Jungen Menschen soll vor Augen geführt werden: Widerstand gegen die Diktatur des Nationalsozialismus war möglich, und es hat ihn gegeben. Gleichzeitig darf nicht verschwiegen werden, dass auch die Bekennende Kirche in ihrem Einsatz für jüdische Mitbürgerinnen und Mitbürger nicht eindeutig war.

Geschichte als konkreter Ort

Mit dem neu entstehenden Erinnerungsort wird Geschichte greifbar und vorstellbar. Er befindet sich in dem Ensemble von St. Annen-Kirche (Ort der täglich gehaltenen Fürbitt-Gottesdienste für die vom Naziregime Inhaftierten), dem St. Annen-Kirchhof mit Gräbern engagierter Persönlichkeiten aus der Bekennenden Kirche (z.B. Gertrud Staewen) und dem Mahnmal gegen Rassenwahn, Krieg und Diktatur, sowie dem Gemeindehaus, in dem die Dahlemer Bekenntnissynode tagte, die der Bekennenden Kirche ihre Organisationsform gab und sie so handlungsfähig machte.

An diesen authentischen Orten kann mit Hilfe von Medien und Berichten Geschichte unmittelbar erlebbar gemacht werden. Nach dem Motto »Belebung statt Belehrung« sollen diese Beispiele und Orte jungen Menschen Mut machen und zeigen, dass Widerstand gegen undemokratische Verhältnisse möglich ist.

 

Erinnerungsorte und -räume

Der Begriff »Erinnerungsort« wird in der neuen Geschichtsforschung als Metapher für Fixpunkte in der Vergangenheit gebraucht, auf die sich das kulturelle Gedächtnis richtet, symbolische Figuren. Solche Erinnerungsorte können ebenso materieller wie immaterieller Natur sein, zu ihnen gehören etwa reale wie mystische Gestalten und Ereignisse, Gebäude und Denkmäler, Institutionen und Begriffe, Bücher und Kunstwerke. Die Mehrzahl der gegenwärtigen Historiker teilt die Ansicht, dass die Katastrophe von Drittem Reich und Holocaust sowohl im Außenbild anderer Völker als auch im kollektiven Gedächtnis der Deutschen das zentrale Ereignis sei, wiewohl oft verdrängt wegen seines besonderen Grauens.

Die St.-Annen-Kirche ist als ein solcher Erinnerungsort bezeichnet worden, da sich ein Ereignis von nationaler Bedeutung an diesem historischen Ort abgespielt habe. Martin Niemöller selbst, der auch im Ausland zur Symbolfigur des kirchlichen Widerstandes geworden ist, könnte ein solcher Erinnerungsort für den Widerstand gegen Hitler sein.
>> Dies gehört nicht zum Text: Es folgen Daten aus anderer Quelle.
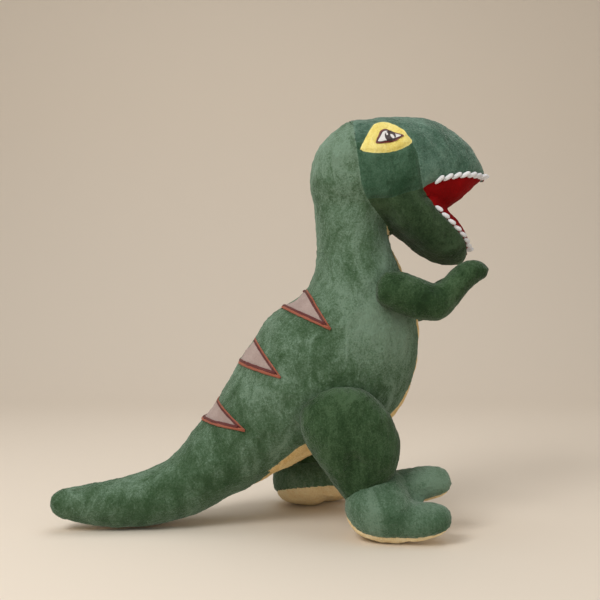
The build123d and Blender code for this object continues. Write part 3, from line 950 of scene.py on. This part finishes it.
def soleLabels(obj, side):
    x, y, z = (faceMiddles(obj) / mm).T
    turn = math.radians(foot["roll"][side])
    level = (foot["side"][side] - y) * math.sin(turn) + (z - foot["middle"]) * math.cos(turn)
    level -= foot["soleRise"] * (x - foot["heel"] - 40)
    return np.where(level < foot["soleLevel"][side], 1, 2)


def footPieces(side):
    drop = foot["toeDrop"][side]
    form = joined("footForm", [footPart(footRows, side),
                               footPart(toeRows, side, -foot["toeAcross"], 33, -0.02, drop),
                               footPart(toeRows, side, foot["toeAcross"], 34, 0.04, drop)])
    evened(form, footCloth)
    filled(form, seamGap(form, borderOf(form, soleLabels(form, side)), 30 * mm), footCloth)
    co = spots(form)
    co[:, 2] -= co[:, 2].min() + 0.8 * mm
    low = co[:, 2] < 1.5 * mm
    co[low, 2] = np.maximum(0.9 * mm + 0.1 * co[low, 2], 0.35 * mm)
    setSpots(form, co)
    labels = soleLabels(form, side)
    border = borderOf(form, labels)
    nap(form, 80, lump=0.35)
    creased(form, seamGap(form, border, 12 * mm), 1.1, 2.2)
    pieces = [panelFrom(form, "foot_upper_", labels == 2), panelFrom(form, "foot_sole_", labels == 1)]
    bpy.data.objects.remove(form)
    return pieces


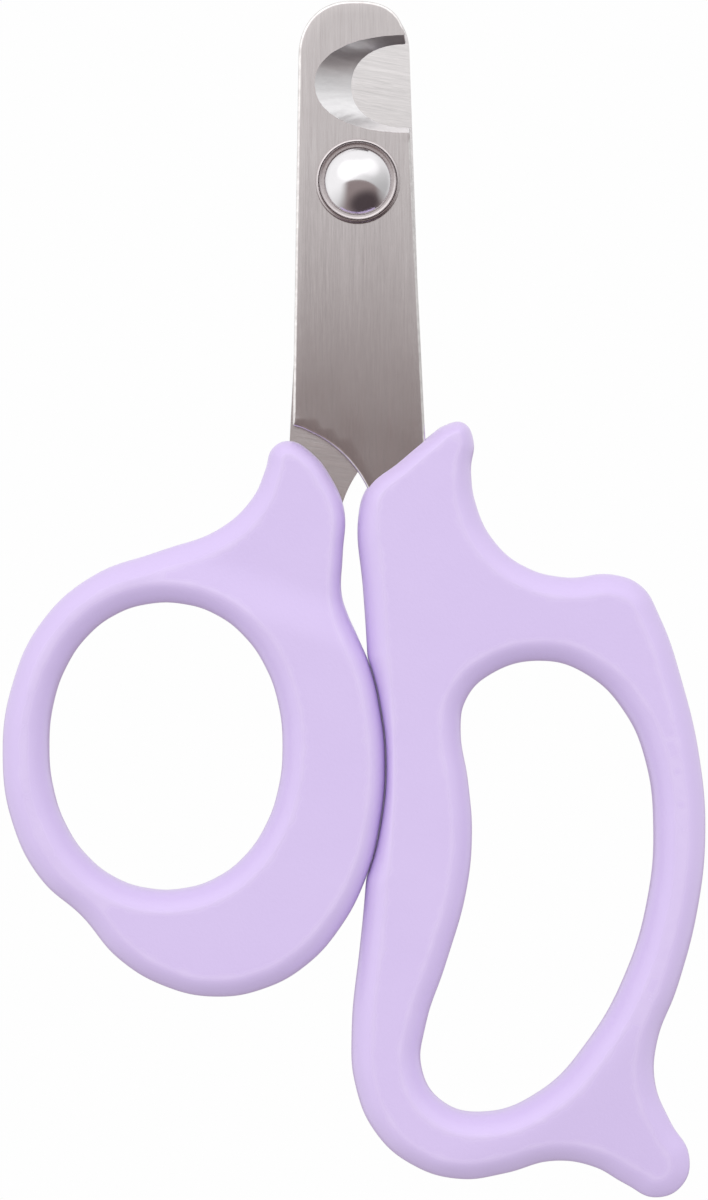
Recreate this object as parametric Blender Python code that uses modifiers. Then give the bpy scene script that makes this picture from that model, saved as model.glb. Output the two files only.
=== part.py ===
"""Scissor-action claw clipper: two notched steel blades, each moulded into a plastic handle, on one domed rivet.

It lies on its back with its handles closed. +Y points along the blades to the tip, +Z up along the rivet,
and the origin is the centre of the rivet's flat back, which is level with the backs of both handles.
"""

import math

import bmesh
import bpy

MM = 0.001

# Handles, in millimetres.
HANDLE_THICKNESS = 7.4
HANDLE_EDGE_RADIUS = 1.4
HANDLE_EDGE_STEPS = 1
OUTLINE_STEPS = 4

# Blades, in millimetres. Each lies against the shear plane, halfway up the handles.
BLADE_THICKNESS = 1.75
BLADE_GAP = 0.1
SHEAR_PLANE = HANDLE_THICKNESS / 2
REAR_BLADE_BACK = SHEAR_PLANE - BLADE_GAP / 2 - BLADE_THICKNESS
FRONT_BLADE_BACK = SHEAR_PLANE + BLADE_GAP / 2
FRONT_BLADE_FACE = FRONT_BLADE_BACK + BLADE_THICKNESS

# A blade's edge line: x where y is 0, and how much x grows with y.
FRONT_LEFT_EDGE = (-6.50, 0.0175)
FRONT_RIGHT_EDGE = (5.80, -0.049)
REAR_LEFT_EDGE = (-5.80, 0.052)
REAR_RIGHT_EDGE = (6.05, -0.0413)

# The rounded tip: two quarters of superellipses about one centre. A higher power is a fuller corner.
TIP_CENTRE = (-0.6, 13.1)
FRONT_TIP_HEIGHT = 6.0
FRONT_TIP_LEFT_POWER = 2.2
FRONT_TIP_RIGHT_POWER = 2.8
REAR_TIP_HEIGHT = 5.85
REAR_TIP_LEFT_POWER = 2.1
REAR_TIP_RIGHT_POWER = 2.6

# A notch is half a superellipse that opens sideways. It grows from the cutting edge, on the face that slides
# on the other blade, to the rim of the ground bevel on the blade's outer face: (reach, half height).
NOTCH_MOUTH = 5.25
NOTCH_CENTRE_Y = 10.3
NOTCH_POWER = 2.2
NOTCH_STEPS = 22
FRONT_NOTCH_EDGE = (5.95, 4.45)
FRONT_NOTCH_RIM = (9.80, 5.15)
REAR_NOTCH_EDGE = (4.00, 4.45)
REAR_NOTCH_RIM = (7.85, 5.15)

# The shoulder below the blade and the tang inside the handle, for the front blade. The rear blade's mirror it.
SHOULDER_CENTRE = (-10.15, -37.65)
SHOULDER_RADIUS = 12.35
SHOULDER_ANGLES = (17.2, 74.6)
TANG_INNER_TOP = (3.9, -41.3)
TANG_INNER_FOOT = (4.1, -50.0)
TANG_HOLE_CENTRE = (6.0, -45.5)
TANG_HOLE_RADIUS = 1.2
TANG_CLEARANCE = 0.15

# Rivet and washers, in millimetres.
WASHER_GAP = 0.05
SOCKET_HEAD_RADIUS = 4.3
SOCKET_HEAD_HEIGHT = 1.3
SOCKET_TUBE_RADIUS = 2.0
SOCKET_TUBE_TOP = 5.5
SOCKET_BORE_RADIUS = 1.38
SOCKET_BORE_FLOOR = 1.0
POST_RADIUS = 1.3
POST_END = 1.2
DOME_RADIUS = 3.55
DOME_LIP = 0.2
DOME_RISE = 1.75
DOME_STEPS = 7
BLADE_HOLE_RADIUS = 2.1
WASHER_BORE_RADIUS = 2.15
BACK_WASHER_RADIUS = 4.2
CUP_RADIUS = 4.45
CUP_FLOOR = 0.4
CUP_RIM_HEIGHT = 0.75
CUP_RIM_RADIUS = 4.15
CUP_COVE_RADIUS = 3.75
EDGE_BREAK = 0.2
TURNED_STEPS = 40

# Handle outlines, in millimetres, clockwise from the top of the side that faces the other handle.
THUMB_OUTLINE = [
    (-1.45, -34.6), (-1.6, -39.5), (-1.7, -43.6), (-1.1, -45.6), (0.1, -48.3), (1.3, -51.2), (2.3, -55.2),
    (2.95, -61.0), (2.45, -67.6), (0.85, -73.7), (-2.0, -79.1), (-5.5, -82.9), (-9.8, -85.3), (-15.0, -86.2),
    (-20.4, -85.1), (-25.4, -82.1), (-29.2, -77.7), (-33.5, -73.8), (-36.5, -68.0), (-37.6, -60.6),
    (-36.6, -53.2), (-33.4, -46.4), (-28.0, -41.6), (-21.0, -39.0), (-14.6, -36.6), (-11.1, -33.3),
    (-9.8, -30.4), (-9.0, -28.1), (-7.3, -27.35), (-4.9, -28.6), (-2.85, -31.2),
]
THUMB_HOLE_CENTRE = (-20.35, -59.7)
THUMB_HOLE_HALF_SIZE = (12.37, 15.2)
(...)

Die Beobachtung zeigt: Auch das Martin-Niemöller-Haus wird nicht nur von Berlinerinnen und Berlinern, sondern auch von Gästen aus dem In- und Ausland, als ein solch wichtiger Erinnerungsort betrachtet. Innerhalb unserer Kirche ist er bisher eher nicht als ein solcher wahrgenommen worden. Deshalb gilt es umso mehr, diesen Erinnerungsschatz für die Öffentlichkeit besser zugänglich und erlebbar zu machen. Das Arbeitszimmer Niemöllers soll dabei als besonderer Erinnerungsort dienen: Neben den neuen Medien, mit denen Niemöllers Widerstand in der Kirchengemeinde Dahlem vergegenwärtigt und erforscht werden kann, soll auch ein Leerraum entstehen, der mit Hilfe der eigenen Phantasie zum Erinnern einlädt.